▶ _WHAT NEEDS TO BE DONE_:
Return only the stretch of the material below that begins with the line containing "makeLeather();" and ends with the line containing "random.seed(12)", exactly; both of those lines belong to it.

▶ _DATASET SECTION_:
************
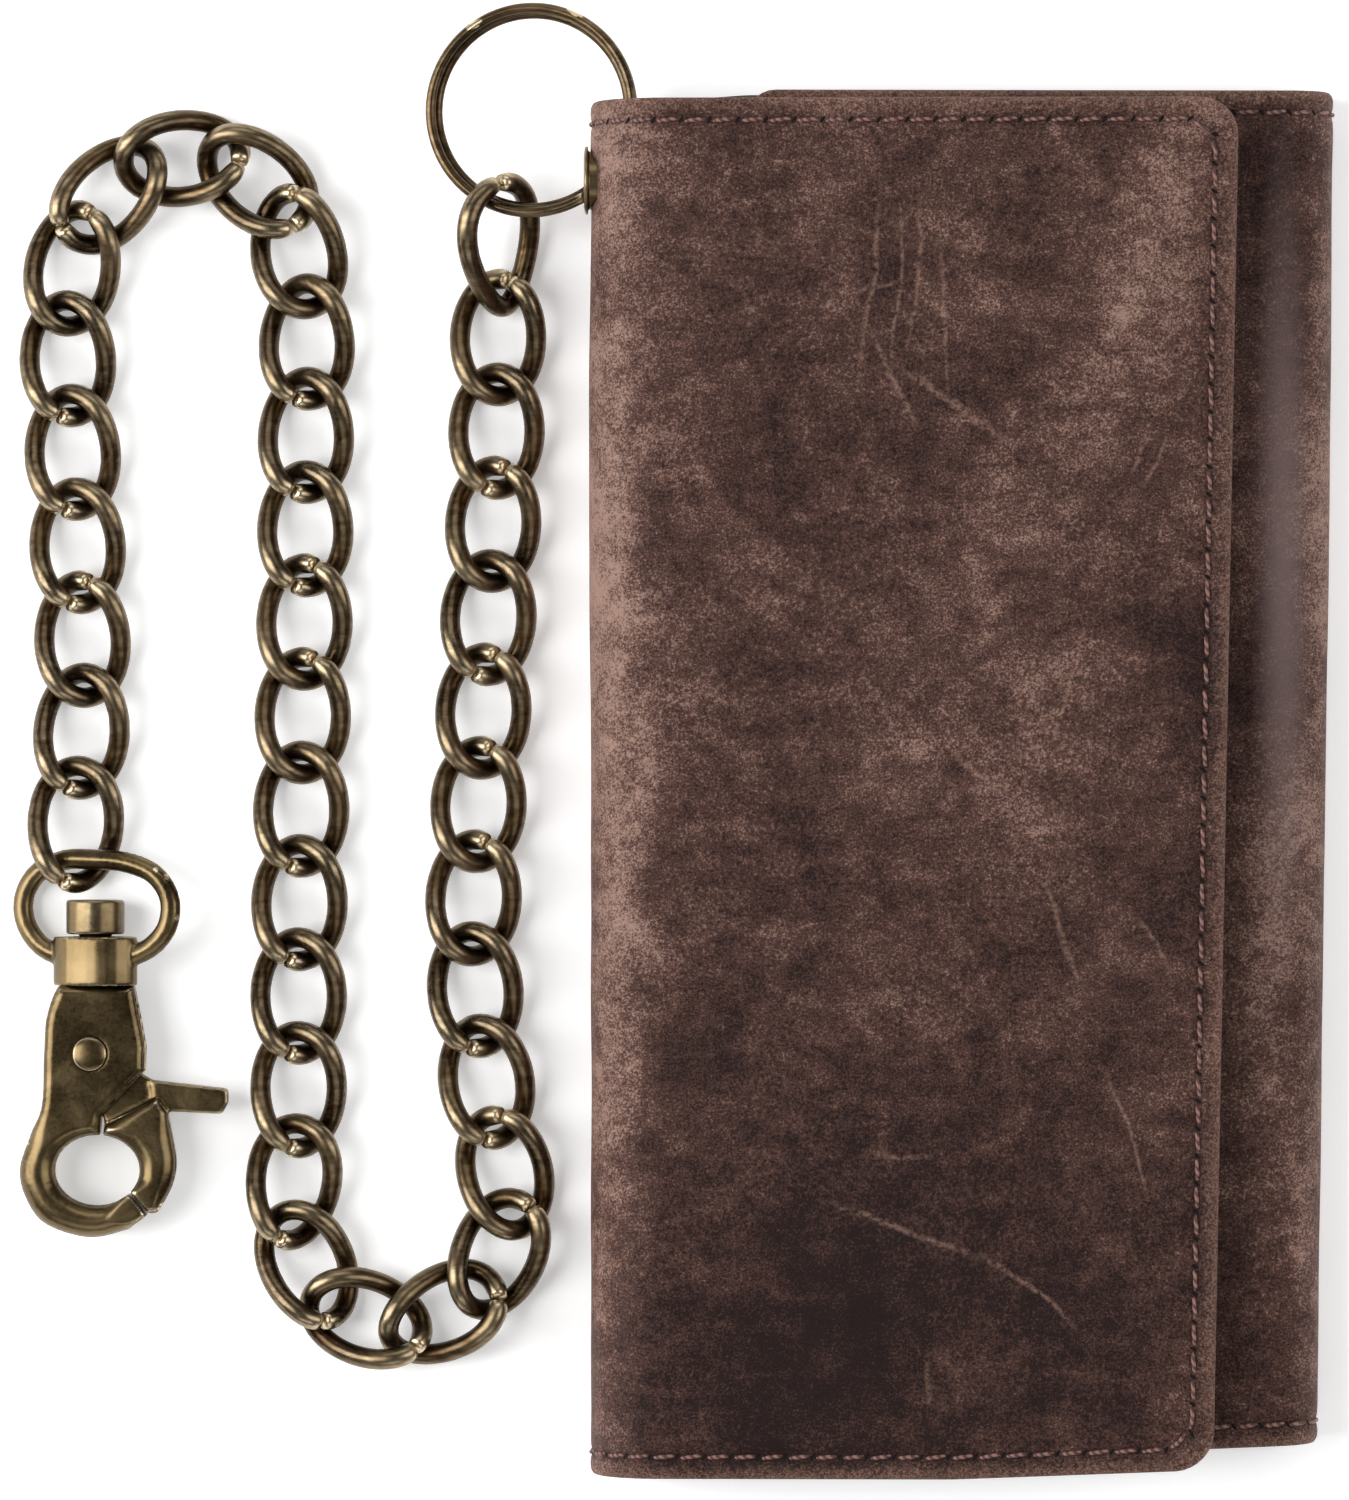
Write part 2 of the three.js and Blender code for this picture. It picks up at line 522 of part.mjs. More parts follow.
function makeHook() {
  const hook = new THREE.Group();
  hook.position.set(HOOK.x, HOOK.y, HOOK.z);
  wallet.add(hook);
  makeSwivel(hook);
  makeHookBody(hook);
  makeTrigger(hook);
  makePinAndSpring(hook);
}

makeLeather();
makeLinings();
makeSnaps();
makeZip();
makeEyelet();
makeKeyRing();
makeChain();
makeHook();

export default wallet;
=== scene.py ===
"""Chain wallet: looks.

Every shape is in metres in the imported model's frame. The sizes below are in millimetres and degrees.
"""
import math
import random

import bmesh
import bpy
from mathutils import Matrix, Vector, kdtree, noise


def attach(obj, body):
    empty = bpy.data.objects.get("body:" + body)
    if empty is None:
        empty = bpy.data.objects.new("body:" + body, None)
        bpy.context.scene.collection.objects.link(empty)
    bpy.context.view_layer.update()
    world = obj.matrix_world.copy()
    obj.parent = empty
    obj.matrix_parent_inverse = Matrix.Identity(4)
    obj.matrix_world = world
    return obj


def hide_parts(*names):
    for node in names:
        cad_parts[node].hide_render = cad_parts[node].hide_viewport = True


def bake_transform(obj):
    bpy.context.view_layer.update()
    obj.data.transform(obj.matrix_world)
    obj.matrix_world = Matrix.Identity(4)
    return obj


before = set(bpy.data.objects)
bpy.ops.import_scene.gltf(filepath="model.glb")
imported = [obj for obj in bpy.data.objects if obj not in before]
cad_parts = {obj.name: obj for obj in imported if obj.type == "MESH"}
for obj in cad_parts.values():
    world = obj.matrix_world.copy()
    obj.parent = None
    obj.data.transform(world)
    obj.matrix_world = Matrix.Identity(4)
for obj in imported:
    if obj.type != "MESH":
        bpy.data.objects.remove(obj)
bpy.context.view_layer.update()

MM = 0.001
random.seed(12)

# The camera looks straight down.
CAMERA = dict(x=-39.3, y=3.8, z=1208.0, focal=208.0, sensor=36.0)
camera = bpy.data.objects.new("camera", bpy.data.cameras.new("camera"))
camera.location = (CAMERA["x"] * MM, CAMERA["y"] * MM, CAMERA["z"] * MM)
camera.data.sensor_fit = "VERTICAL"
camera.data.sensor_height = CAMERA["sensor"]
camera.data.lens = CAMERA["focal"]
camera.data.clip_start = 0.01
camera.data.clip_end = 20.0
bpy.context.scene.collection.objects.link(camera)
bpy.context.scene.camera = camera

# ---------- sizes ----------
# These are the CAD's own, but the ring and the joining link are drawn a little wider than the CAD ones.
WALLET_LEFT = -51.1
WALLET_RIGHT = 51.1
WALLET_TOP = 93.3
WALLET_BOTTOM = -96.2
LEATHER = 1.6
LEFT_FOLD_RADIUS = 10.0
RIGHT_FOLD_RADIUS = 6.25
FLAP_EDGE = 36.4
FLAP_CORNER = 5.4
INNER_EDGE = -29.6
INNER_CORNER = 4.0
# The wallet is a little out of square. Top and bottom say how far those edges stand above their plain
# places, as (x, rise) points with straight runs between them.
BACK_SKEW = dict(
    taper=1.1,
    top=((WALLET_LEFT, 0), (INNER_EDGE, 1.7), (WALLET_RIGHT, 1.55)),
    bottom=((WALLET_LEFT, 0), (WALLET_RIGHT, 4.1)),
)
FLAP_SKEW = dict(
    taper=2.05,
    top=((WALLET_LEFT, 0), (WALLET_RIGHT, 0.2)),
    bottom=((WALLET_LEFT, 0), (0, -0.1), (FLAP_EDGE, 1.2)),
)
BACK_JOIN_LEFT = -37.0        # where the folded pieces meet the flat back, underneath
BACK_JOIN_RIGHT = 42.0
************
▶ _TASK RESULT_:
makeLeather();
makeLinings();
makeSnaps();
makeZip();
makeEyelet();
makeKeyRing();
makeChain();
makeHook();

export default wallet;
=== scene.py ===
"""Chain wallet: looks.

Every shape is in metres in the imported model's frame. The sizes below are in millimetres and degrees.
"""
import math
import random

import bmesh
import bpy
from mathutils import Matrix, Vector, kdtree, noise


def attach(obj, body):
    empty = bpy.data.objects.get("body:" + body)
    if empty is None:
        empty = bpy.data.objects.new("body:" + body, None)
        bpy.context.scene.collection.objects.link(empty)
    bpy.context.view_layer.update()
    world = obj.matrix_world.copy()
    obj.parent = empty
    obj.matrix_parent_inverse = Matrix.Identity(4)
    obj.matrix_world = world
    return obj


def hide_parts(*names):
    for node in names:
        cad_parts[node].hide_render = cad_parts[node].hide_viewport = True


def bake_transform(obj):
    bpy.context.view_layer.update()
    obj.data.transform(obj.matrix_world)
    obj.matrix_world = Matrix.Identity(4)
    return obj


before = set(bpy.data.objects)
bpy.ops.import_scene.gltf(filepath="model.glb")
imported = [obj for obj in bpy.data.objects if obj not in before]
cad_parts = {obj.name: obj for obj in imported if obj.type == "MESH"}
for obj in cad_parts.values():
    world = obj.matrix_world.copy()
    obj.parent = None
    obj.data.transform(world)
    obj.matrix_world = Matrix.Identity(4)
for obj in imported:
    if obj.type != "MESH":
        bpy.data.objects.remove(obj)
bpy.context.view_layer.update()

MM = 0.001
random.seed(12)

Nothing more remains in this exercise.